While institutions will drag their feet on going to the effort of innovating with anything, they also hate the risk even more than the work of getting into something unpredictable. This is why it has taken a decade for institutions to even dip their toes into crypto. Corporations find it almost impossible to pivot from one format to another. This is why is takes generations for car companies to go electric, why internet giants weren’t snuffed out by the big old media companies at formation.

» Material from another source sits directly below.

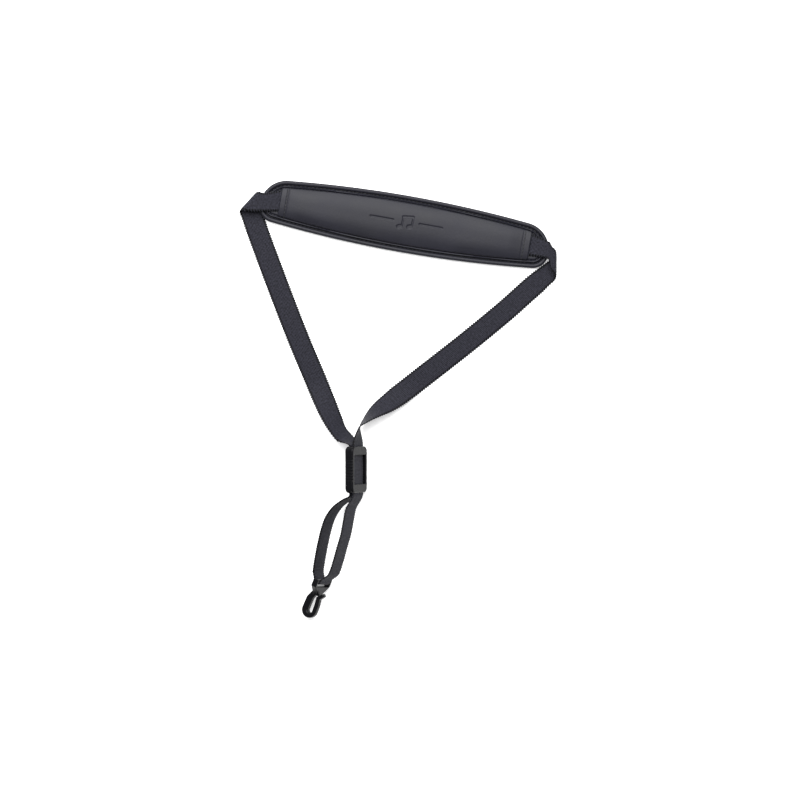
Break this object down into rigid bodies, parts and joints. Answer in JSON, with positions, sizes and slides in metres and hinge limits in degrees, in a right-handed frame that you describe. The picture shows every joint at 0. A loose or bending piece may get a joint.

The history of the inertia of corporations is a litany of extinction because elephants, let alone dinosaurs, can’t dance. Small companies couldn’t disrupt giant corporations if those organizations weren’t already brain dead. When corporations get FOMO (fear of missing out), and it does happen, it’s a stampede of stupidity that’s hard to beat, but it never lasts long because fundamentally corporations do not have the skills onboard, the will or the drive to grasp the change. If they do, it is so rare that bestselling books get written. Corporations can’t face cannibalization of the new and the best they can do is try and suffocate innovation to retain their crumbling moats. That never works for long.

Now the crescendo of crypto FOMO is over. Governments were the last to get it, with their musings on “digital currencies,” but interest will vanish, too like snow in May as soon as the bubble subsides. Likewise, now that the corporations can lean back and point to Tesla and parrot “Crypto is boiling the oceans and using more electricity than…” whatever sounds grand, they can now step back to safety and inertia.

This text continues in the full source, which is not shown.